The usual reaction to this problem is to abandon the field. Instead of studying the authoritative beliefs of religious communities, attention turns to their ethics divorced from doctrine, or to their economic, social or cultural dynamics. When joined to a hermeneutics of suspicion, this leads to the “postmodern” (a word Charry mercifully avoids) enterprise of diagnosing creedal teachings as disguises for oppressive power structures. This most recent development entails not simply the marginalization but the death of the history of doctrine.
Charry claims that the time for resuscitating the history of doctrine is now ripe. Her optimism is nourished, she explains, by recent developments in hermeneutics, philosophy, literary criticism and theology, as exemplified by figures as diverse as Hans-Georg Gadamar, William Christian, Alasdair MacIntyre, Charles Taylor, Martha Nussbaum, Wayne Booth, Stanley Hauerwas and Janet Soskice. She also appeals to the analogy much emphasized in the patristic period between aretegenic theology and clinical medicine.
Charry concludes that it is no longer possible to defend the Enlightenment focus on ideas and justifiability at the expense of attention to the literary and rhetorical devices by which doctrinal discourse chiefly exercises its pastoral function. She argues persuasively that doctrines are neither abstractable nor reducible to the rhetorical concern for formation; sapience requires privileging their pastoral function, though without denying their cognitive aspect.
The bulk of the book consists of eight historical chapters which illustrate how to read doctrinal texts for their pastoral function. Charry chooses premodern examples in order “to allow the classical theological tradition to speak.” Two are from New Testament authors (Paul and Matthew), three from patristic and three from medieval ones (Athanasius, Basil and Augustine; Anselm, Aquinas and Dame Julian) and one from a Protestant Reformer (John Calvin).
Charry’s readings, though responsible, will often seem amateurish to those who have specialized in these figures. In view of her larger purpose, however, this is not a weakness. Those sympathetic to that purpose may often want to improve on her analysis of materials with which they are familiar, but that is because she has led them to think new thoughts.
Charry would welcome their help. Her desire is “to plow frozen ground—to examine precisely the most distrusted Christian theologians, those who have held sway in Christian theology and are now widely regarded as useless or harmful. I hope,” she writes, “to prepare and prompt others to mine Christian theology for the diamonds I suspect lie buried there. These readings are not meant to be either definitive or exclusive. They are an invitation to consider how theology intends to shape readers for the good life.”

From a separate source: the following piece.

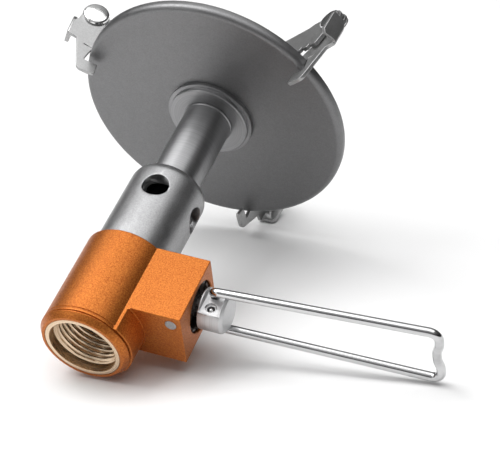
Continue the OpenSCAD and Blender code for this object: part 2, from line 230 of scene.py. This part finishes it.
def make_materials():
    valve = JOINTS["hub_turn"]["pos_m"][2]
    return {
        "orange_anodised": orange_anodised(),
        "brass": turned_metal("brass", (0.64, 0.48, 0.33), (0.78, 0.61, 0.44), 0.25, 0.0015),
        "rubber": rubber(),
        "stainless": turned_metal("stainless", (0.5, 0.5, 0.5), (0.66, 0.66, 0.66), 0.28, 0.003),
        "sintered_bronze": sintered(),
        # near-black colour on the packing nut is painted shade, standing in for the shade deep in the block's
        # bore where the nut sits
        "blackened_steel": turned_metal("blackened_steel", (0.035, 0.028, 0.024), (0.08, 0.07, 0.065), 0.34,
                                        0.004, valve, "X"),
        "pin_steel": blasted("pin_steel", (0.3, 0.3, 0.3), (0.45, 0.45, 0.46), 1, 0.4, 0.01),
        "chrome": turned_metal("chrome", (0.56, 0.56, 0.565), (0.62, 0.62, 0.625), 0.5, 0.001, valve, "X"),
        "wire_steel": polished("wire_steel", (0.5, 0.5, 0.505), (0.68, 0.68, 0.685), 0.15, (0.06, 1, 1)),
        "grey_aluminium": blasted("grey_aluminium", (0.31, 0.31, 0.315), (0.43, 0.43, 0.435), 1, 0.38),
        "grey_tube": turned_metal("grey_tube", (0.27, 0.27, 0.275), (0.31, 0.31, 0.315), 0.37, 0.0018),
        "grey_turned": turned_metal("grey_turned", (0.25, 0.25, 0.255), (0.33, 0.33, 0.335), 0.38, 0.004),
        "blasted_titanium": blasted("blasted_titanium", (0.18, 0.18, 0.182), (0.222, 0.222, 0.225), 1, 0.44,
                                    0.007),
        "support_sheet": blasted("support_sheet", (0.36, 0.36, 0.36), (0.46, 0.46, 0.46), 1, 0.42, 0.006),
        "rivet_steel": polished("rivet_steel", (0.82, 0.82, 0.82), (0.92, 0.92, 0.92), 0.14, (1, 1, 1)),
    }


# ---- mesh helpers ----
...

Those who accept this invitation will find plenty to do. Charry has had the daring and imagination to propose a long-range research program which has the possibility of radically redirecting now sterile but still deeply entrenched habits of thinking about doctrine. Hers is a first step. Many additional and more definitive ones will have to be taken by herself and others if the reorientation is to be complete.
It is unlikely that this will happen quickly; but perhaps breaking what Charry rightly calls “frozen ground” may release an avalanche. If so, many will rejoice. In any case, Charry’s book will prompt much-needed further mining of the doctrinal tradition for its pastoral riches.